** Start of Provided records **

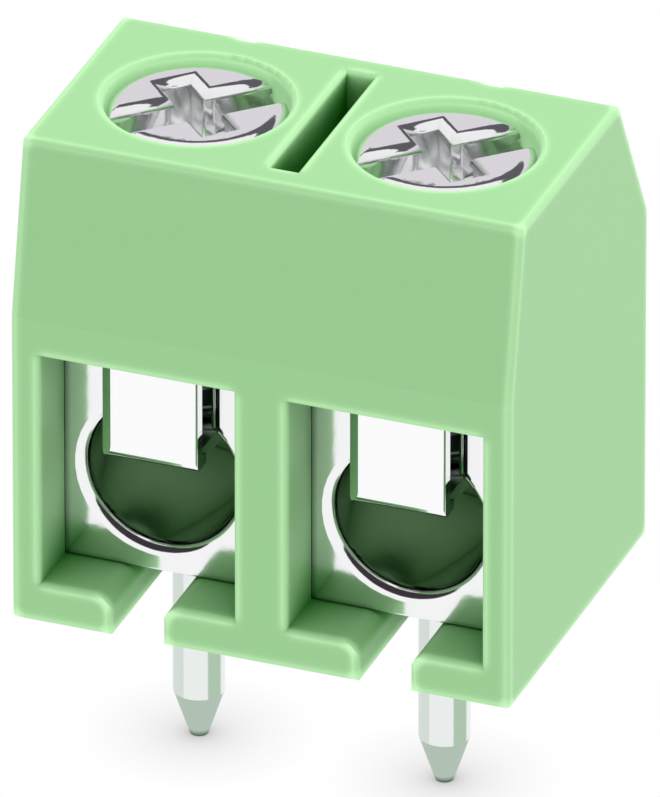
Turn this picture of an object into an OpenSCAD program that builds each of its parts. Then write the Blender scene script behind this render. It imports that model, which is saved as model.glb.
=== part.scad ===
// Two-pole screw terminal for a printed circuit board, with a wire protector in each pole.
// Origin: midway between the two solder pins, on the underside of the housing.
// +X runs along the poles, +Y runs from the wire entries to the back, +Z is up from the board.

/* [Poles] */
// Distance between the two solder pins
pitch = 5.0; // [4.8:0.05:5.6]

/* [Housing] */
// Wall left beside each outer window
end_wall = 0.57; // [0.4:0.01:1.2]
// Length from the front face to the back face
housing_l = 7.38; // [7:0.02:9]
// Height above the board
housing_h = 10.0; // [9.8:0.1:12]
// Height at which the front face starts to lean back
front_bend_h = 6.48; // [6:0.02:8]
// Distance that the front face has leaned back at the top
front_lean = 0.64; // [0.2:0.02:1]
// Length of the slope between the top and the back face
back_slope_l = 1.51; // [0.8:0.01:1.8]
// Height of the slope between the top and the back face
back_slope_h = 2.87; // [1.5:0.01:4]
// Rounding of the outer edges
edge_r = 0.1; // [0.05:0.01:0.2]
// Rounding of the edges round each window, slot and screw hole
lip_r = 0.09; // [0.04:0.01:0.14]

/* [Windows] */
// Width of each wire window
window_w = 3.93; // [3.8:0.01:4]
// Height of each wire window
window_h = 4.9; // [4.8:0.02:5.6]
// Thickness of the floor below each window
floor_t = 0.83; // [0.6:0.01:1.2]
// Depth from the front face to the metal in the window
window_recess = 1.3; // [1.2:0.05:1.7]
// Rounding of the floor beside the slot that the pin slides in through
floor_slot_r = 0.35; // [0.1:0.05:0.5]
// Thickness of the front wall that the protector's flap slides up behind
lintel_t = 0.49; // [0.4:0.01:0.5]

/* [Top slot] */
// Width of the slot between the two screws
top_slot_w = 0.57; // [0.3:0.01:0.7]
// Length of the slot between the two screws
top_slot_l = 4.06; // [3:0.02:4.4]
// Depth of the slot between the two screws
top_slot_depth = 4.0; // [1:0.1:5]
// Distance from the pin axes forward to the front end of the slot
top_slot_front = 1.98; // [1.6:0.02:2.1]

/* [Back grooves] */
// Width of the groove down the back slope behind each pole
back_groove_w = 0.42; // [0.3:0.02:1]
// Depth of the groove down the back slope
back_groove_depth = 0.13; // [0.05:0.01:0.3]

/* [Clamp body] */
// Width of the metal block, which snaps in behind the sides of its window
clamp_w = 4.0; // [3.9:0.01:4.1]
// Length of the metal block along the wire
clamp_l = 3.9; // [3.6:0.05:4.2]
// Diameter of the bore that takes the wire
bore_d = 3.0; // [2.7:0.02:3.1]
// Metal left between the bore and the underside of the block
bore_floor = 0.56; // [0.45:0.01:0.8]
// Rounding of the bore's mouth
bore_lip_r = 0.25; // [0.05:0.01:0.26]
// Width of the slot above the bore that the protector runs in
clamp_slot_w = 1.88; // [1.6:0.02:2]
// Rounding of the slot's front edges
clamp_slot_r = 0.25; // [0.05:0.01:0.26]
// Rounding of the block's upright edges and of its lower front edge
clamp_edge_r = 0.05; // [0.03:0.01:0.12]

/* [Wire protector] */
// Width of the flap in front of the block
flap_w = 2.0; // [1.9:0.01:2.3]
// Height of the flap
flap_h = 3.99; // [3.4:0.01:4.01]
// Thickness of the strip
strip_t = 0.3; // [0.2:0.01:0.35]
// Inside radius of the bend at the foot of the flap
bend_r = 0.12; // [0.03:0.01:0.15]
// Outside radius of the same bend
bend_outer_r = 0.4; // [0.1:0.01:0.45]
// Bevel of the flap's left front edge
flap_bevel = 0.26; // [0.05:0.01:0.28]
// Rounding of the flap's right front edge
flap_edge_r = 0.06; // [0.03:0.01:0.25]
// Rounding of the flap's corners
flap_corner_r = 0.12; // [0.05:0.01:0.25]
// Gap between the flap and the block
flap_gap = 0.43; // [0.3:0.01:0.45]
// Height left for the wire below the protector when the screw is fully open
wire_gap = 2.01; // [1.9:0.01:2.3]
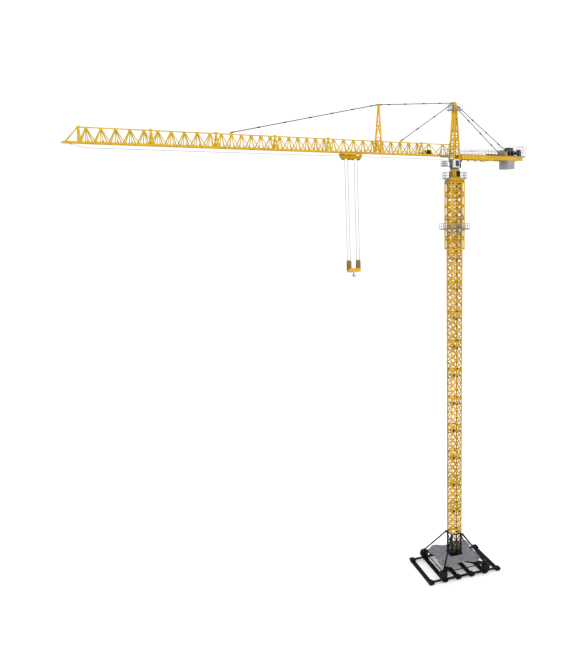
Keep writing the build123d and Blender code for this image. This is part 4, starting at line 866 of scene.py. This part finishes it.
def pendant(M, MC, a, b, couplers, r=0.85):
    a, b = Vector(a), Vector(b)
    d = (b - a).normalized()
    M.tube(a + d * 3.4, b - d * 3.4, r, 8)
    side = Vector((0, 0, 1)).cross(d).normalized()
    for p, q in ((a, a + d * 5.2), (b - d * 5.2, b)):
        for k in (-1, 1):
            o = side * (k * 1.4)
            MC.bar(p + o, q + o, 0.7, 2.0, side=side)
        mm_ = a + d * 4.4 if (p - a).length < 0.1 else b - d * 4.4
        MC.bar(mm_ - d * 0.7, mm_ + d * 0.7, 3.5, 2.0, side=side)
        pin = a if (p - a).length < 0.1 else b
        MC.tube(pin - side * 1.9, pin + side * 1.9, 0.45, 8)
    for f in couplers:
        c = a + (b - a) * f
        MC.bar(c - d * 2.2, c + d * 2.2, 2.5, 2.4, side=side)
        MC.tube(c - d * 3.4, c + d * 3.4, r * 1.35, 8)


PENDANTS = [
    ("front_upper", "pendant_front_upper", [((-7.2, 0, 1112.2), (-199.0, 0, 1096.0))], (0.18, 0.41, 0.66, 0.88)),
    ("front_long", "pendant_front_long", [((-203.6, 0, 1095.8), (-523.5, 0, JZ + JH + 2.0))],
     (0.05, 0.19, 0.34, 0.49, 0.66, 0.83)),
    ("front_short", "pendant_front_short", [((-10.4, 0, 1108.6), (-146.3, 0, JZ + JH + 2.2))], (0.34, 0.68)),
    ("rear", "pendants_rear", [((6.5, -4.0, 1105.0), (144.8, -13.6, 1012.3)),
                               ((6.5, 4.0, 1105.0), (144.8, 13.6, 1012.3))], (0.29, 0.57, 0.83)),
]
for tag, node, ends, cp in PENDANTS:
    M, MC = Mesh(), Mesh()
    for a, b in ends:
        pendant(M, MC, a, b, cp)
    M.obj("pendant_rods_" + tag, MAT["pendant_grey"], "upper", node)
    MC.obj("pendant_couplers_" + tag, MAT["coupler_dark"], "upper", node)

M = Mesh()
for u in (-8.6, -4.3, 0.0, 4.3, 8.6):
    for sy in (-1, 1):
        M.bar(B(u, sy * 9.5, 953.8), B(u, sy * 9.5, 966.4), 0.9, 0.9)
        M.bar(B(sy * 9.5, u, 953.8), B(sy * 9.5, u, 966.4), 0.9, 0.9)
for z, w_ in ((953.6, 9.6), (945.4, 16.7)):
    for a, b in FACES:
        M.bar(B(a[0] * w_, a[1] * w_, z), B(b[0] * w_, b[1] * w_, z), 0.8, 1.2)
for a, b in FACES:
    for t in (0.2, 0.5, 0.8):
        px, py = a[0] + (b[0] - a[0]) * t, a[1] + (b[1] - a[1]) * t
        M.bar(B(px * 15.3, py * 15.3, 947.6), B(px * 9.2, py * 9.2, 953.9), 0.7, 0.9)
M.obj("funnel_ribs", MAT["sheave_gold"], "undercarriage")

# ---------------------------------------------------------------- small trim
# studs on the sleepers, bolts on the frame plates
M = Mesh()
for i in range(6):
    x = (i - 2.5) * 35.8
    for k in range(31):
        y = -57.0 + 3.8 * k
        if abs(abs(y) - 57.5) < 8.4:
            continue
        M.tube(B(x - 2.4, y, 3.9), B(x - 2.4, y, 4.5), 0.75, 8, r1=0.5)
        M.tube(B(x + 2.4, y, 3.9), B(x + 2.4, y, 4.5), 0.75, 8, r1=0.5)
    for sy in (-1, 1):
        for side in (-1, 1):
            for dx in (-4.0, 4.0):
                M.tube(B(x + dx, sy * 57.5 + side * 5.4, 8.1), B(x + dx, sy * 57.5 + side * 5.4, 9.0), 1.0, 6)
M.obj("sleeper_studs", MAT["track_black"], "track")

M = Mesh()
for sx, sy in CORNERS:
    for dx, dy in CORNERS:
        M.tube(B(sx * 57.5 + dx * 4.6, sy * 57.5 + dy * 4.6, 25.3),
               B(sx * 57.5 + dx * 4.6, sy * 57.5 + dy * 4.6, 26.4), 0.9, 6)
    for t in (24.0, 30.0, 36.0):
        for o in (-3.4, 3.4):
            px, py = sx * t + o * 0.707 * sy * 0 + o * 0.0, sy * t
            M.tube(B(px, py, 25.2), B(px, py, 25.45), 0.6, 6)
M.obj("frame_bolts", MAT["base_black"], "undercarriage")

# lifting eyes on the ballast slabs
M = Mesh()
for sx in (-1, 1):
    for sy in (-1, 1):
        for px, py in ((28.0, 40.0), (44.0, 28.0)):
            ring_ = [B(sx * px + 1.5 * math.cos(t_ * math.pi / 6), sy * py, 36.9 + 1.5 * math.sin(t_ * math.pi / 6))
                     for t_ in range(7)]
            M.path(ring_, 0.35, 8)
M.obj("ballast_eyes", MAT["machine_black"], "undercarriage")

# ------------------------------------------------------------------- staging
bpy.ops.mesh.primitive_plane_add(size=30.0, location=(0, 0, 0))
floor = bpy.context.object
floor.name = "floor"
fm = bpy.data.materials.new("floor_pale")
fm.use_nodes = True
fb = fm.node_tree.nodes["Principled BSDF"]
fb.inputs["Base Color"].default_value = (0.98, 0.98, 0.975, 1)
fb.inputs["Roughness"].default_value = 0.9
fb.inputs["Specular IOR Level"].default_value = 0.1
fb.inputs["Emission Color"].default_value = (1.0, 1.0, 1.0, 1)
fb.inputs["Emission Strength"].default_value = 0.0
floor.data.materials.append(fm)

world = bpy.data.worlds.new("studio")
scene.world = world
world.use_nodes = True
bg = world.node_tree.nodes["Background"]
bg.inputs["Color"].default_value = (1.0, 1.0, 1.0, 1)
bg.inputs["Strength"].default_value = 1.08


def area(name, loc, target, size, power, colour=(1, 1, 1)):
    ld = bpy.data.lights.new(name, "AREA")
    ld.shape = "SQUARE"
    ld.size = size
    ld.energy = power
    ld.color = colour
    lo = bpy.data.objects.new(name, ld)
    scene.collection.objects.link(lo)
    lo.location = loc
    d = Vector(target) - Vector(loc)
    lo.rotation_euler = d.to_track_quat("-Z", "Y").to_euler()
    return lo


area("key", (-2.2, -2.6, 3.0), (-0.1, 0, 0.6), 2.2, 50)
area("fill", (2.6, -1.8, 1.8), (0, 0, 0.6), 2.6, 14)
area("back", (0.8, 2.8, 2.6), (0, 0, 0.6), 2.4, 14)

scene.view_settings.view_transform = "Standard"
scene.view_settings.look = "None"
scene.view_settings.exposure = 0.0
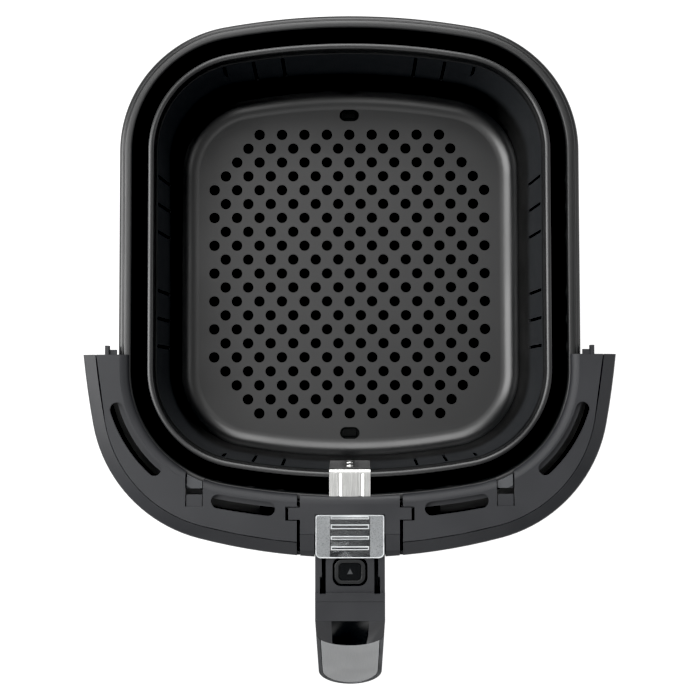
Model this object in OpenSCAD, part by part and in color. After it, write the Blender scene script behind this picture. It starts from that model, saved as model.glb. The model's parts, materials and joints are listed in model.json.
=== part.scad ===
// Drawer of an air fryer: a deep pan with a curved front housing, and a perforated
// basket whose handle drops into the housing and locks there.
// Millimetres, +Z up, the handle points along -Y. The origin is at the middle of the
// footprint, on the surface that the pan stands on. Inside the modules, Y is counted
// from the middle of the basket.

/* [Basket] */
// Width over the rolled rim
basket_w = 244.4; // [225:0.1:260]
// Length over the rolled rim
basket_l = 264; // [245:1:280]
// Corner radius of the rim, seen from above
basket_corner_r = 60; // [50:1:70]
// Height of the rim above the table
rim_h = 112; // [106:1:125]
// Height of the floor's upper face above the table
floor_h = 28.5; // [22:0.5:34]
// Sheet thickness of the basket
basket_t = 1.2; // [0.8:0.1:1.8]
// Diameter of the rolled rim
bead_d = 4.2; // [3.6:0.1:5]
// How far the wall leans in between rim and floor
wall_lean = 4.8; // [3:0.2:7]
// Radius between wall and floor, inside
floor_r = 11; // [8:0.5:13]
// Diameter of the holes in the floor
hole_d = 7.1; // [5:0.1:8]
// Distance between the holes of a row
hole_pitch = 15.2; // [14:0.1:15.6]
// Distance between the rows of holes
row_pitch = 9.43; // [9.1:0.01:9.6]
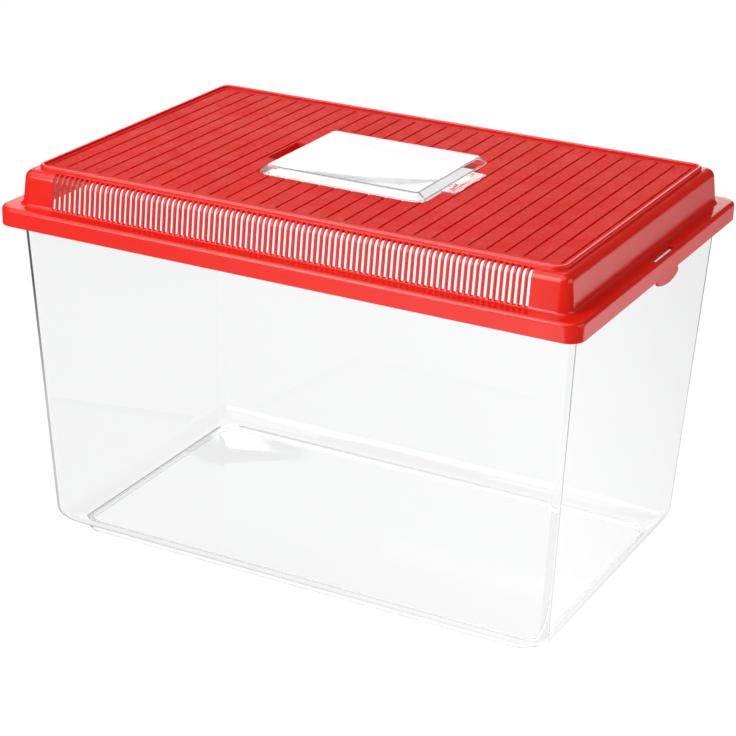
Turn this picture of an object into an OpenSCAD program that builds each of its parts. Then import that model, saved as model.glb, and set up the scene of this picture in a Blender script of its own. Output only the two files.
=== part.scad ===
// Ventilated keeper for small animals: a clear drafted tub, a red vented lid that drops over
// the tub's rim, and a clear feeding hatch that turns on two pins in the lid.
// Millimetres. Z is up and z = 0 is the table. X runs along the length, the front is -Y.

/* [Lid] */
// Length of the lid over its skirt
lid_w = 460; // [400:1:520]
// Depth of the lid over its skirt
lid_d = 306.6; // [280:0.2:360]
// Radius of the skirt's upright corners
lid_corner_r = 12; // [10:0.5:15]
// Height of the skirt that hangs over the tub's rim
skirt_h = 14; // [12:0.5:17]
// Wall thickness of the skirt
skirt_t = 2.2; // [1.8:0.1:2.6]
// Radius along the skirt's top edge
skirt_edge_r = 3; // [2.6:0.1:3.5]
// Width of the ledge between the skirt's face and the foot of the vented wall
ledge_w = 11.7; // [10:0.1:14]
// Wall thickness of the rest of the lid
shell_t = 2.2; // [1.8:0.1:2.5]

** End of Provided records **

### Exercise instructions
Repeat only the lines above, from the first line of the entries through the line that contains "lip_r = 0.09; // [0.04:0.01:0.14]", including both ends.

### Correct output
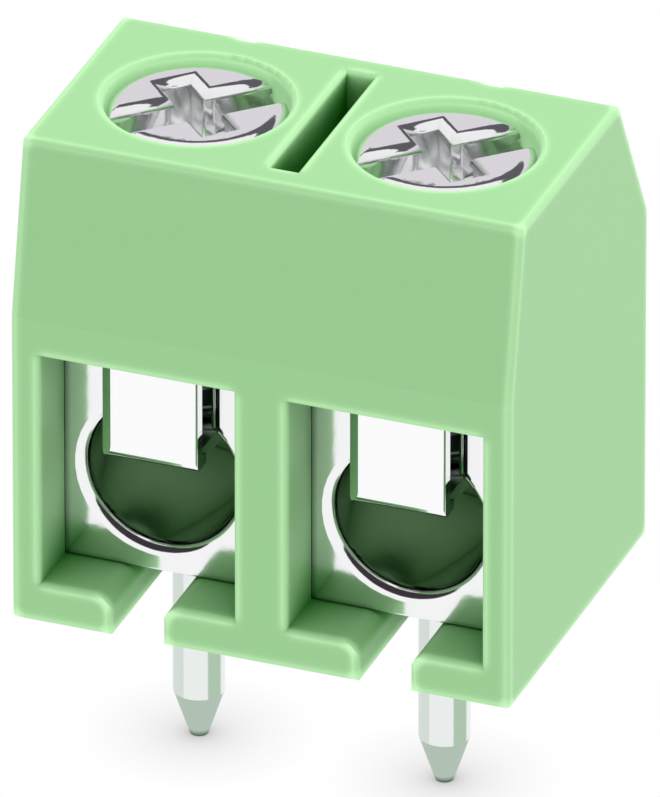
Turn this picture of an object into an OpenSCAD program that builds each of its parts. Then write the Blender scene script behind this render. It imports that model, which is saved as model.glb.
=== part.scad ===
// Two-pole screw terminal for a printed circuit board, with a wire protector in each pole.
// Origin: midway between the two solder pins, on the underside of the housing.
// +X runs along the poles, +Y runs from the wire entries to the back, +Z is up from the board.

/* [Poles] */
// Distance between the two solder pins
pitch = 5.0; // [4.8:0.05:5.6]

/* [Housing] */
// Wall left beside each outer window
end_wall = 0.57; // [0.4:0.01:1.2]
// Length from the front face to the back face
housing_l = 7.38; // [7:0.02:9]
// Height above the board
housing_h = 10.0; // [9.8:0.1:12]
// Height at which the front face starts to lean back
front_bend_h = 6.48; // [6:0.02:8]
// Distance that the front face has leaned back at the top
front_lean = 0.64; // [0.2:0.02:1]
// Length of the slope between the top and the back face
back_slope_l = 1.51; // [0.8:0.01:1.8]
// Height of the slope between the top and the back face
back_slope_h = 2.87; // [1.5:0.01:4]
// Rounding of the outer edges
edge_r = 0.1; // [0.05:0.01:0.2]
// Rounding of the edges round each window, slot and screw hole
lip_r = 0.09; // [0.04:0.01:0.14]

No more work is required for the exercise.